John Nestor

No. 17 – Minnesota Golden Gophers
- Position: Defensive back
- Class: Senior

Personal information
- Born: May 13, 2005 (age 21)
- Listed height: 6 ft 1 in (1.85 m)
- Listed weight: 205 lb (93 kg)

Career information
- High school: Marist (Chicago, Illinois)
- College: Iowa (2023–2024); Minnesota (2025–present);
- Stats at ESPN

= John Nestor (American football) =

American football player (born 2005)

John Nestor (born May 13, 2005) is an American football cornerback for the Minnesota Golden Gophers. He previously played for the Iowa Hawkeyes.

==Early life==
Nestor attended Marist High School in Chicago, Illinois. Coming out of high school, he was rated as a three-star recruit by 247Sports and committed to play college football for the Iowa Hawkeyes over offers from other schools such as Iowa State, Minnesota, Purdue, and Kansas.

==College career==
=== Iowa ===
As a freshman in 2023, Nestor played sparingly, but entered the 2024 season with an expanded role.

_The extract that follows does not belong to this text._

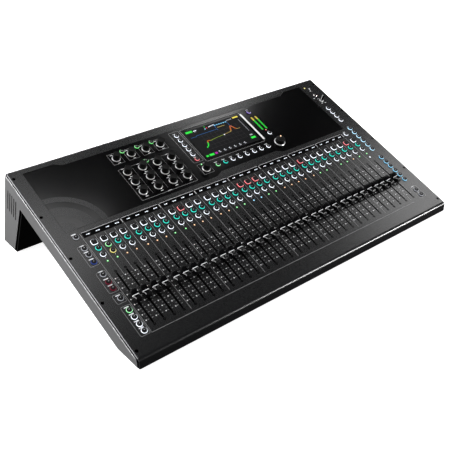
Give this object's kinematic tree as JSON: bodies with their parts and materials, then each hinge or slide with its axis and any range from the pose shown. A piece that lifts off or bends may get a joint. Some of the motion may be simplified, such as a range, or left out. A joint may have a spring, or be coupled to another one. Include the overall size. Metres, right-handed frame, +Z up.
{
  "type": "digital mixing console",
  "caption": "Sloping digital mixing console: fader bank with keys above each strip, inset facia with rotary encoders, touchscreen and wheel, on a folded steel chassis with a rear leg.",
  "frame": {"origin": "on the surface that the console stands on, at the centre of its footprint", "axes": "+X to the operator's right, +Y away from the operator towards the rear wall, +Z up"},
  "size_m": [0.8048, 0.4971, 0.1831],
  "materials": {
    "panel_paint": "satin textured powder coat, charcoal",
    "chassis_paint": "matt black powder coat",
    "cheek_paint": "satin metallic grey paint",
    "facia_gloss": "semi-gloss black overlay",
    "screen_glass": "gloss black display glass",
    "key_rubber": "translucent light-guide silicone with black key tops",
    "fader_cap_plastic": "satin black moulded plastic with a white index line",
    "knob_plastic": "satin black moulded plastic with a ribbed grip"
  },
  "bodies": {
    "console": {"top_panel": "panel_paint", "base_shell": "chassis_paint", "left_end_cheek": "cheek_paint", "right_end_cheek": "cheek_paint", "facia_panel": "facia_gloss", "touchscreen": "screen_glass"},
    "fader_01": {"fader_01": "fader_cap_plastic"},
    "fader_02": {"fader_02": "fader_cap_plastic"},
    "fader_03": {"fader_03": "fader_cap_plastic"},
    "fader_04": {"fader_04": "fader_cap_plastic"},
    "fader_05": {"fader_05": "fader_cap_plastic"},
    "fader_06": {"fader_06": "fader_cap_plastic"},
    "fader_07": {"fader_07": "fader_cap_plastic"},
    "fader_08": {"fader_08": "fader_cap_plastic"},
    "fader_09": {"fader_09": "fader_cap_plastic"},
    "fader_10": {"fader_10": "fader_cap_plastic"},
    "fader_11": {"fader_11": "fader_cap_plastic"},
    "fader_12": {"fader_12": "fader_cap_plastic"},
    "fader_13": {"fader_13": "fader_cap_plastic"},
    "fader_14": {"fader_14": "fader_cap_plastic"},
    "fader_15": {"fader_15": "fader_cap_plastic"},
    "fader_16": {"fader_16": "fader_cap_plastic"},
    "fader_17": {"fader_17": "fader_cap_plastic"},
    "fader_18": {"fader_18": "fader_cap_plastic"},
    "fader_19": {"fader_19": "fader_cap_plastic"},
    "fader_20": {"fader_20": "fader_cap_plastic"},
    "fader_21": {"fader_21": "fader_cap_plastic"},
    "fader_22": {"fader_22": "fader_cap_plastic"},
    "fader_23": {"fader_23": "fader_cap_plastic"},
    "fader_24": {"fader_24": "fader_cap_plastic"},
    "fader_25": {"fader_25": "fader_cap_plastic"},
    "fader_26": {"fader_26": "fader_cap_plastic"},
    "fader_27": {"fader_27": "fader_cap_plastic"},
    "fader_28": {"fader_28": "fader_cap_plastic"},
    "fader_29": {"fader_29": "fader_cap_plastic"},
    "fader_30": {"fader_30": "fader_cap_plastic"},
    "fader_31": {"fader_31": "fader_cap_plastic"},
    "fader_32": {"fader_32": "fader_cap_plastic"},
    "fader_master": {"fader_master": "fader_cap_plastic"},
    "encoder_1": {"encoder_1": "knob_plastic"},
    "encoder_2": {"encoder_2": "knob_plastic"},
    "encoder_3": {"encoder_3": "knob_plastic"},
    "encoder_4": {"encoder_4": "knob_plastic"},
    "encoder_5": {"encoder_5": "knob_plastic"},
    "encoder_6": {"encoder_6": "knob_plastic"},
    "encoder_7": {"encoder_7": "knob_plastic"},
    "encoder_8": {"encoder_8": "knob_plastic"},
    "encoder_9": {"encoder_9": "knob_plastic"},
    "encoder_10": {"encoder_10": "knob_plastic"},
    "encoder_11": {"encoder_11": "knob_plastic"},
    "encoder_12": {"encoder_12": "knob_plastic"},
    "encoder_13": {"encoder_13": "knob_plastic"},
    "encoder_14": {"encoder_14": "knob_plastic"},
    "encoder_15": {"encoder_15": "knob_plastic"},
    "encoder_16": {"encoder_16": "knob_plastic"},
    "soft_rotary": {"soft_rotary": "knob_plastic"},
    "main_wheel": {"main_wheel": "knob_plastic"},
    "phones_level": {"phones_level": "knob_plastic"},
    "panel_keymat": {"panel_keymat": "key_rubber"},
    "facia_keymat": {"facia_keymat": "key_rubber"}
  },
  "joints": [
    {"name": "fader_01_slide", "type": "slide", "parent": "console", "child": "fader_01", "axis": [0, 0.9348, 0.3551], "range_m": [-0.049, 0.051]},
    {"name": "fader_02_slide", "type": "slide", "parent": "console", "child": "fader_02", "axis": [0, 0.9348, 0.3551], "range_m": [-0.049, 0.051]},
    {"name": "fader_03_slide", "type": "slide", "parent": "console", "child": "fader_03", "axis": [0, 0.9348, 0.3551], "range_m": [-0.049, 0.051]},
    {"name": "fader_04_slide", "type": "slide", "parent": "console", "child": "fader_04", "axis": [0, 0.9348, 0.3551], "range_m": [-0.049, 0.051]},
    {"name": "fader_05_slide", "type": "slide", "parent": "console", "child": "fader_05", "axis": [0, 0.9348, 0.3551], "range_m": [-0.049, 0.051]},
    {"name": "fader_06_slide", "type": "slide", "parent": "console", "child": "fader_06", "axis": [0, 0.9348, 0.3551], "range_m": [-0.049, 0.051]},
    {"name": "fader_07_slide", "type": "slide", "parent": "console", "child": "fader_07", "axis": [0, 0.9348, 0.3551], "range_m": [-0.049, 0.051]},
    {"name": "fader_08_slide", "type": "slide", "parent": "console", "child": "fader_08", "axis": [0, 0.9348, 0.3551], "range_m": [-0.049, 0.051]},
    {"name": "fader_09_slide", "type": "slide", "parent": "console", "child": "fader_09", "axis": [0, 0.9348, 0.3551], "range_m": [-0.049, 0.051]},
    {"name": "fader_10_slide", "type": "slide", "parent": "console", "child": "fader_10", "axis": [0, 0.9348, 0.3551], "range_m": [-0.049, 0.051]},
    {"name": "fader_11_slide", "type": "slide", "parent": "console", "child": "fader_11", "axis": [0, 0.9348, 0.3551], "range_m": [-0.049, 0.051]},
    {"name": "fader_12_slide", "type": "slide", "parent": "console", "child": "fader_12", "axis": [0, 0.9348, 0.3551], "range_m": [-0.049, 0.051]},
    {"name": "fader_13_slide", "type": "slide", "parent": "console", "child": "fader_13", "axis": [0, 0.9348, 0.3551], "range_m": [-0.049, 0.051]},
    {"name": "fader_14_slide", "type": "slide", "parent": "console", "child": "fader_14", "axis": [0, 0.9348, 0.3551], "range_m": [-0.049, 0.051]},
    {"name": "fader_15_slide", "type": "slide", "parent": "console", "child": "fader_15", "axis": [0, 0.9348, 0.3551], "range_m": [-0.049, 0.051]},
    {"name": "fader_16_slide", "type": "slide", "parent": "console", "child": "fader_16", "axis": [0, 0.9348, 0.3551], "range_m": [-0.049, 0.051]},
    {"name": "fader_17_slide", "type": "slide", "parent": "console", "child": "fader_17", "axis": [0, 0.9348, 0.3551], "range_m": [-0.049, 0.051]},
    {"name": "fader_18_slide", "type": "slide", "parent": "console", "child": "fader_18", "axis": [0, 0.9348, 0.3551], "range_m": [-0.049, 0.051]},
    {"name": "fader_19_slide", "type": "slide", "parent": "console", "child": "fader_19", "axis": [0, 0.9348, 0.3551], "range_m": [-0.049, 0.051]},
    {"name": "fader_20_slide", "type": "slide", "parent": "console", "child": "fader_20", "axis": [0, 0.9348, 0.3551], "range_m": [-0.049, 0.051]},
    {"name": "fader_21_slide", "type": "slide", "parent": "console", "child": "fader_21", "axis": [0, 0.9348, 0.3551], "range_m": [-0.049, 0.051]},
    {"name": "fader_22_slide", "type": "slide", "parent": "console", "child": "fader_22", "axis": [0, 0.9348, 0.3551], "range_m": [-0.049, 0.051]},
    {"name": "fader_23_slide", "type": "slide", "parent": "console", "child": "fader_23", "axis": [0, 0.9348, 0.3551], "range_m": [-0.049, 0.051]},
    {"name": "fader_24_slide", "type": "slide", "parent": "console", "child": "fader_24", "axis": [0, 0.9348, 0.3551], "range_m": [-0.049, 0.051]},
    {"name": "fader_25_slide", "type": "slide", "parent": "console", "child": "fader_25", "axis": [0, 0.9348, 0.3551], "range_m": [-0.049, 0.051]},
    {"name": "fader_26_slide", "type": "slide", "parent": "console", "child": "fader_26", "axis": [0, 0.9348, 0.3551], "range_m": [-0.049, 0.051]},
    {"name": "fader_27_slide", "type": "slide", "parent": "console", "child": "fader_27", "axis": [0, 0.9348, 0.3551], "range_m": [-0.049, 0.051]},
    {"name": "fader_28_slide", "type": "slide", "parent": "console", "child": "fader_28", "axis": [0, 0.9348, 0.3551], "range_m": [-0.049, 0.051]},
    {"name": "fader_29_slide", "type": "slide", "parent": "console", "child": "fader_29", "axis": [0, 0.9348, 0.3551], "range_m": [-0.049, 0.051]},
    {"name": "fader_30_slide", "type": "slide", "parent": "console", "child": "fader_30", "axis": [0, 0.9348, 0.3551], "range_m": [-0.049, 0.051]},
    {"name": "fader_31_slide", "type": "slide", "parent": "console", "child": "fader_31", "axis": [0, 0.9348, 0.3551], "range_m": [-0.049, 0.051]},
    {"name": "fader_32_slide", "type": "slide", "parent": "console", "child": "fader_32", "axis": [0, 0.9348, 0.3551], "range_m": [-0.049, 0.051]},
    {"name": "fader_master_slide", "type": "slide", "parent": "console", "child": "fader_master", "axis": [0, 0.9348, 0.3551], "range_m": [-0.049, 0.051]},
    {"name": "encoder_1_turn", "type": "hinge", "parent": "console", "child": "encoder_1", "pos_m": [-0.1905, 0.13281, 0.16638], "axis": [0, -0.3551, 0.9348], "continuous": true},
    {"name": "encoder_2_turn", "type": "hinge", "parent": "console", "child": "encoder_2", "pos_m": [-0.1551, 0.13281, 0.16638], "axis": [0, -0.3551, 0.9348], "continuous": true},
    {"name": "encoder_3_turn", "type": "hinge", "parent": "console", "child": "encoder_3", "pos_m": [-0.1198, 0.13281, 0.16638], "axis": [0, -0.3551, 0.9348], "continuous": true},
    {"name": "encoder_4_turn", "type": "hinge", "parent": "console", "child": "encoder_4", "pos_m": [-0.0845, 0.13281, 0.16638], "axis": [0, -0.3551, 0.9348], "continuous": true},
    {"name": "encoder_5_turn", "type": "hinge", "parent": "console", "child": "encoder_5", "pos_m": [-0.1905, 0.09355, 0.15147], "axis": [0, -0.3551, 0.9348], "continuous": true},
    {"name": "encoder_6_turn", "type": "hinge", "parent": "console", "child": "encoder_6", "pos_m": [-0.1551, 0.09355, 0.15147], "axis": [0, -0.3551, 0.9348], "continuous": true},
    {"name": "encoder_7_turn", "type": "hinge", "parent": "console", "child": "encoder_7", "pos_m": [-0.1198, 0.09355, 0.15147], "axis": [0, -0.3551, 0.9348], "continuous": true},
    {"name": "encoder_8_turn", "type": "hinge", "parent": "console", "child": "encoder_8", "pos_m": [-0.0845, 0.09355, 0.15147], "axis": [0, -0.3551, 0.9348], "continuous": true},
    {"name": "encoder_9_turn", "type": "hinge", "parent": "console", "child": "encoder_9", "pos_m": [-0.1905, 0.0669, 0.14135], "axis": [0, -0.3551, 0.9348], "continuous": true},
    {"name": "encoder_10_turn", "type": "hinge", "parent": "console", "child": "encoder_10", "pos_m": [-0.1551, 0.0669, 0.14135], "axis": [0, -0.3551, 0.9348], "continuous": true},
    {"name": "encoder_11_turn", "type": "hinge", "parent": "console", "child": "encoder_11", "pos_m": [-0.1198, 0.0669, 0.14135], "axis": [0, -0.3551, 0.9348], "continuous": true},
    {"name": "encoder_12_turn", "type": "hinge", "parent": "console", "child": "encoder_12", "pos_m": [-0.0845, 0.0669, 0.14135], "axis": [0, -0.3551, 0.9348], "continuous": true},
    {"name": "encoder_13_turn", "type": "hinge", "parent": "console", "child": "encoder_13", "pos_m": [-0.1905, 0.04026, 0.13123], "axis": [0, -0.3551, 0.9348], "continuous": true},
    {"name": "encoder_14_turn", "type": "hinge", "parent": "console", "child": "encoder_14", "pos_m": [-0.1551, 0.04026, 0.13123], "axis": [0, -0.3551, 0.9348], "continuous": true},
    {"name": "encoder_15_turn", "type": "hinge", "parent": "console", "child": "encoder_15", "pos_m": [-0.1198, 0.04026, 0.13123], "axis": [0, -0.3551, 0.9348], "continuous": true},
    {"name": "encoder_16_turn", "type": "hinge", "parent": "console", "child": "encoder_16", "pos_m": [-0.0845, 0.04026, 0.13123], "axis": [0, -0.3551, 0.9348], "continuous": true},
    {"name": "soft_rotary_turn", "type": "hinge", "parent": "console", "child": "soft_rotary", "pos_m": [-0.036, 0.04026, 0.13123], "axis": [0, -0.3551, 0.9348], "continuous": true},
    {"name": "main_wheel_turn", "type": "hinge", "parent": "console", "child": "main_wheel", "pos_m": [0.169, 0.04026, 0.13123], "axis": [0, -0.3551, 0.9348], "continuous": true},
    {"name": "phones_level_turn", "type": "hinge", "parent": "console", "child": "phones_level", "pos_m": [0.369, 0.10944, 0.15751], "axis": [0, -0.3551, 0.9348], "range_deg": [-251, 49]},
    {"name": "panel_keymat_press", "type": "slide", "parent": "console", "child": "panel_keymat", "axis": [0, -0.3551, 0.9348], "range_m": [-0.0008, 0], "stiffness_N_per_m": 3000, "springref_m": 0.003},
    {"name": "facia_keymat_press", "type": "slide", "parent": "console", "child": "facia_keymat", "axis": [0, -0.3551, 0.9348], "range_m": [-0.0008, 0], "stiffness_N_per_m": 1200, "springref_m": 0.003}
  ]
}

He appeared in ten games that season, recording 14 tackles and a fumble recovery, after which he entered his name into the NCAA transfer portal.

=== Minnesota ===
Nestor transferred to play for the Minnesota Golden Gophers. In week 2 of the 2025 season, he notched two interceptions, one of which he returned 29 yards for a touchdown, in a victory over Northwestern State. Nestor was named the Big Ten Defensive Player of the Week following a win over Wisconsin in the regular season finale, recording nine tackles with two being for a loss, two interceptions, and a fumble recovery.